• [Written instruction]: Repeat the lines below exactly as written, please, from the line with "# ---- check" to the line with "obj.matrix_world = world", both lines included, and no others.

= = = =

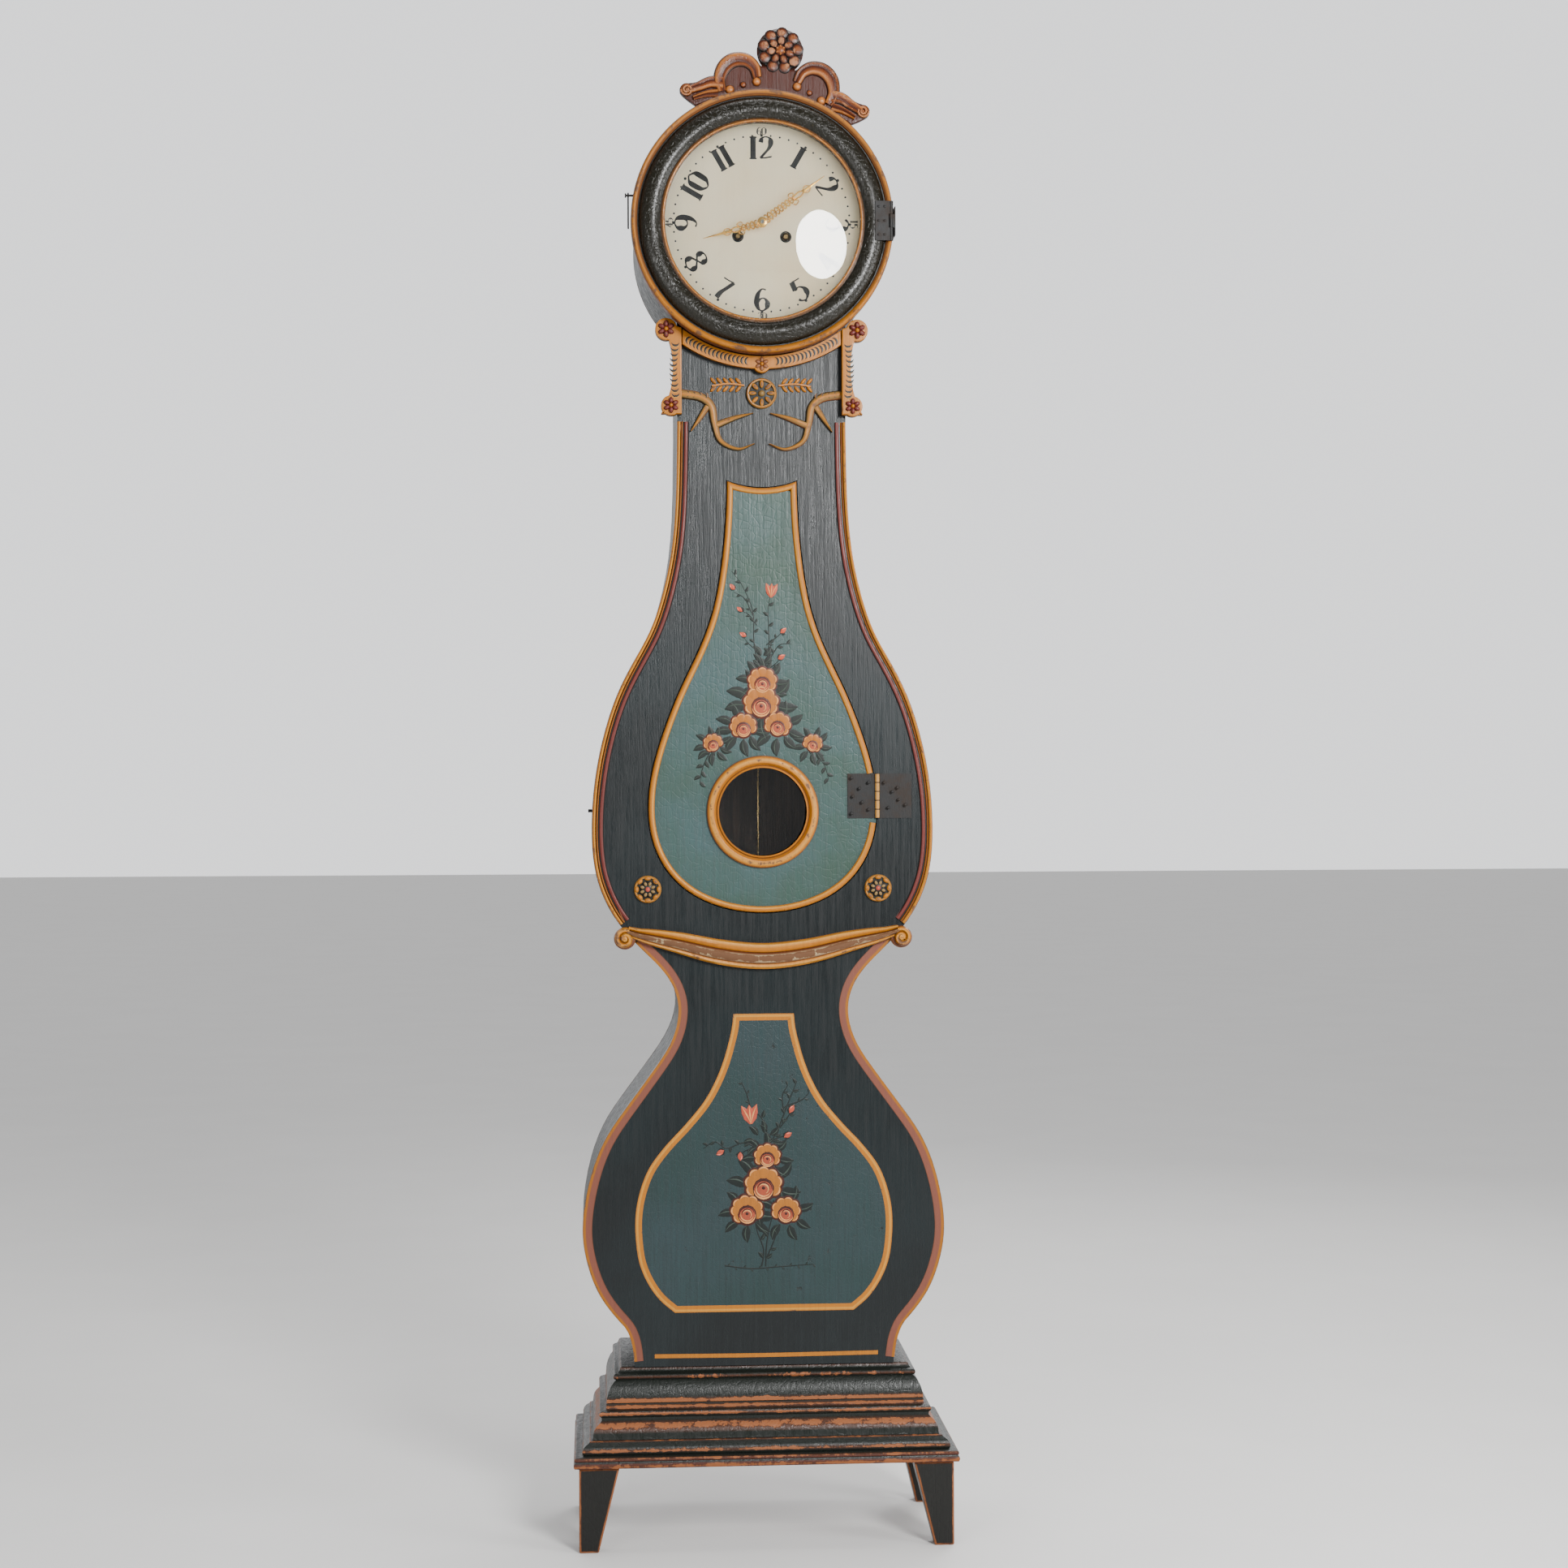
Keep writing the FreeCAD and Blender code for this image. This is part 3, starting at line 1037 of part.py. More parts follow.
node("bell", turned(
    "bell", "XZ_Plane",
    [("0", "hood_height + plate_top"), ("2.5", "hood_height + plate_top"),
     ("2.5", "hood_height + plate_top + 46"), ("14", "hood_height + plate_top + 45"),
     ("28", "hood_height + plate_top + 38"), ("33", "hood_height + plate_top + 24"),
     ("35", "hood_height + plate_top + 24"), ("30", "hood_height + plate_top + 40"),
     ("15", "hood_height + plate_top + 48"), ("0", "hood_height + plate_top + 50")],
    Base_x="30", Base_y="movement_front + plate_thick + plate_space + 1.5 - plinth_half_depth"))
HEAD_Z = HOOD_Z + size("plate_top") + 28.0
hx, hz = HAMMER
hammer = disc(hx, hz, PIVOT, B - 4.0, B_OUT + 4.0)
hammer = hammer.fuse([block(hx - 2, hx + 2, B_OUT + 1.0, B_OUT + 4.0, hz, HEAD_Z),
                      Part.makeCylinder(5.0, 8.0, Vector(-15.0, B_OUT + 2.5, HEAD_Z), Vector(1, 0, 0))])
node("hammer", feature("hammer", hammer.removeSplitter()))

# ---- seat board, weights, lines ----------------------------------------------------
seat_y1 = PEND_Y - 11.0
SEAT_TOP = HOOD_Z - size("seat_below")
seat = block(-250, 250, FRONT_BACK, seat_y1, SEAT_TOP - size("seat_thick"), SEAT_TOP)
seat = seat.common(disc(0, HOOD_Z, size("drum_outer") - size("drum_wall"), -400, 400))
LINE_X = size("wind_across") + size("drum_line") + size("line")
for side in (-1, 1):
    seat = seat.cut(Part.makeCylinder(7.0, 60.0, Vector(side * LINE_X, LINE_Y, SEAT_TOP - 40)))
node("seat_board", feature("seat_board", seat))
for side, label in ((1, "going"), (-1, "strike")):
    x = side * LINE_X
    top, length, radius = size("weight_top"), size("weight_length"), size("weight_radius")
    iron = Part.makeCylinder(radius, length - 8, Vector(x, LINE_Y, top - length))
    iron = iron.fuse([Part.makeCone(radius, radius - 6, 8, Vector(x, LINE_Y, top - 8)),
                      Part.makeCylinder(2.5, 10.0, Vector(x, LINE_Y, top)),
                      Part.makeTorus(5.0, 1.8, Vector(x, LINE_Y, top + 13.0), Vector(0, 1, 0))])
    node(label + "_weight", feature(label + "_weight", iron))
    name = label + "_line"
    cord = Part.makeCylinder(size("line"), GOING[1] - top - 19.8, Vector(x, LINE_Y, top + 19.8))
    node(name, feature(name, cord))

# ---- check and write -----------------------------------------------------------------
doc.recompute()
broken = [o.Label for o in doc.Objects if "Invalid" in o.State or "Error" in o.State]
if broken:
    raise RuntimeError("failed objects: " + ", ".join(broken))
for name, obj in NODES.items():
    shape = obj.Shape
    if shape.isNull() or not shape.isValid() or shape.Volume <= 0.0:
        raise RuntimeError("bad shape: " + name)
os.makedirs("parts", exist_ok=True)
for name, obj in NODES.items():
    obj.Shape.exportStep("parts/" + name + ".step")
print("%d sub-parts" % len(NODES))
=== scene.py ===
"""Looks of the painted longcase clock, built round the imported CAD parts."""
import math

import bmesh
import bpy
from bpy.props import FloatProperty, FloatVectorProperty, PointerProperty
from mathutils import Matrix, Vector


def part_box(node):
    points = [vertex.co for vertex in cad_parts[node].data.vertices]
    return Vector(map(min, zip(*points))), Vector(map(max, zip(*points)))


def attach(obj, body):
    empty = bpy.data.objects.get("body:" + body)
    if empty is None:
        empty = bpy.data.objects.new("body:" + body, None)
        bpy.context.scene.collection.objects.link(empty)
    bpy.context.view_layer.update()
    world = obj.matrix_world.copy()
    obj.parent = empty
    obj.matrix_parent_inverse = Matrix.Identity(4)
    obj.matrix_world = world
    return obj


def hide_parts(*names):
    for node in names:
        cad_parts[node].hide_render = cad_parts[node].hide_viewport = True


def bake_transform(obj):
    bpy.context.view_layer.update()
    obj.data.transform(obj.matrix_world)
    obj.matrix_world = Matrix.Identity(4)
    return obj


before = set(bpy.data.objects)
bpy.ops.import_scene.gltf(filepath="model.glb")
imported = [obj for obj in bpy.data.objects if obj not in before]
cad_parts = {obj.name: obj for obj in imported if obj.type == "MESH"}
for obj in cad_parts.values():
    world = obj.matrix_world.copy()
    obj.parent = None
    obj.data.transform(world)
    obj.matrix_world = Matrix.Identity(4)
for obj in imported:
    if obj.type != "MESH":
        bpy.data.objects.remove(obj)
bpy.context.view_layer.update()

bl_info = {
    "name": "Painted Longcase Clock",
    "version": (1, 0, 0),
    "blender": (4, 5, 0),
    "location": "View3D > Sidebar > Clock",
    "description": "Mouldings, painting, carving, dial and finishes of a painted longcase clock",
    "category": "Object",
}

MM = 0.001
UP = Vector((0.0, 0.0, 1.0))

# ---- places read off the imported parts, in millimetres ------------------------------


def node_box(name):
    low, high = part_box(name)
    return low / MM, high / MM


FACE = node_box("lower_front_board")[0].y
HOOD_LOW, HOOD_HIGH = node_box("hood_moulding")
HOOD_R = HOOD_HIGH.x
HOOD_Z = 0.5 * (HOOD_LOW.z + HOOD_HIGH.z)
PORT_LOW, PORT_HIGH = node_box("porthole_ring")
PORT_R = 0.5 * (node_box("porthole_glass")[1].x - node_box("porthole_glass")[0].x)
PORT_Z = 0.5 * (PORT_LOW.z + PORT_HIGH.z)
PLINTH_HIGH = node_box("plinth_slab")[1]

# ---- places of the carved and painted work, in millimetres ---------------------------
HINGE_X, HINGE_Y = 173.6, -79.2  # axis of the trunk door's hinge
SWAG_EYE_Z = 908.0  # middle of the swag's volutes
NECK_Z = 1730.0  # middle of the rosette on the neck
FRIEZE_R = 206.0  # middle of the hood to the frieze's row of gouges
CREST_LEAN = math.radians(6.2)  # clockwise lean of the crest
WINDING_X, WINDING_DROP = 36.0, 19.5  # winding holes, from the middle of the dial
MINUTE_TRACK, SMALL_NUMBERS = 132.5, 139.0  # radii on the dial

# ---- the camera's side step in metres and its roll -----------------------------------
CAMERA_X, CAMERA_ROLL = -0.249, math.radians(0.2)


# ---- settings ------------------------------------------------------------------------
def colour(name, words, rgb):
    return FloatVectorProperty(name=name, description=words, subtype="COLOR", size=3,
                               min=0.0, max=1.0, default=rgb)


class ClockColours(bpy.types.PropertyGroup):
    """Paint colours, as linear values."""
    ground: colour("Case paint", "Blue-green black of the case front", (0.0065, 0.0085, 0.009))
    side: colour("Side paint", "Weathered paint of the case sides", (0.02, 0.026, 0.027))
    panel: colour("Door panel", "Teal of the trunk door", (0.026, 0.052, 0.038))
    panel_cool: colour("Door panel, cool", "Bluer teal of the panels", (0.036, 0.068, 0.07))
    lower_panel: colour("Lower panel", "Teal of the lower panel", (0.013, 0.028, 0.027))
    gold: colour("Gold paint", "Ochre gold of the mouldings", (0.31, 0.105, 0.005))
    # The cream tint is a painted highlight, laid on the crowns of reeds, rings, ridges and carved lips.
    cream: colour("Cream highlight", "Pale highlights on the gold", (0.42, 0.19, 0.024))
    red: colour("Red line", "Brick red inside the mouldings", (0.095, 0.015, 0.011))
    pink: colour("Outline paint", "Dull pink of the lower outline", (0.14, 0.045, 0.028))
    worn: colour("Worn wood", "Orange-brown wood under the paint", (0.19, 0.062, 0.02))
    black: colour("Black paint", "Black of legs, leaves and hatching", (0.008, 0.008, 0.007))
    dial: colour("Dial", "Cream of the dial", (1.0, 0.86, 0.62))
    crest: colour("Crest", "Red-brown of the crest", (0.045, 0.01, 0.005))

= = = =

• [Result of the task]:
# ---- check and write -----------------------------------------------------------------
doc.recompute()
broken = [o.Label for o in doc.Objects if "Invalid" in o.State or "Error" in o.State]
if broken:
    raise RuntimeError("failed objects: " + ", ".join(broken))
for name, obj in NODES.items():
    shape = obj.Shape
    if shape.isNull() or not shape.isValid() or shape.Volume <= 0.0:
        raise RuntimeError("bad shape: " + name)
os.makedirs("parts", exist_ok=True)
for name, obj in NODES.items():
    obj.Shape.exportStep("parts/" + name + ".step")
print("%d sub-parts" % len(NODES))
=== scene.py ===
"""Looks of the painted longcase clock, built round the imported CAD parts."""
import math

import bmesh
import bpy
from bpy.props import FloatProperty, FloatVectorProperty, PointerProperty
from mathutils import Matrix, Vector


def part_box(node):
    points = [vertex.co for vertex in cad_parts[node].data.vertices]
    return Vector(map(min, zip(*points))), Vector(map(max, zip(*points)))


def attach(obj, body):
    empty = bpy.data.objects.get("body:" + body)
    if empty is None:
        empty = bpy.data.objects.new("body:" + body, None)
        bpy.context.scene.collection.objects.link(empty)
    bpy.context.view_layer.update()
    world = obj.matrix_world.copy()
    obj.parent = empty
    obj.matrix_parent_inverse = Matrix.Identity(4)
    obj.matrix_world = world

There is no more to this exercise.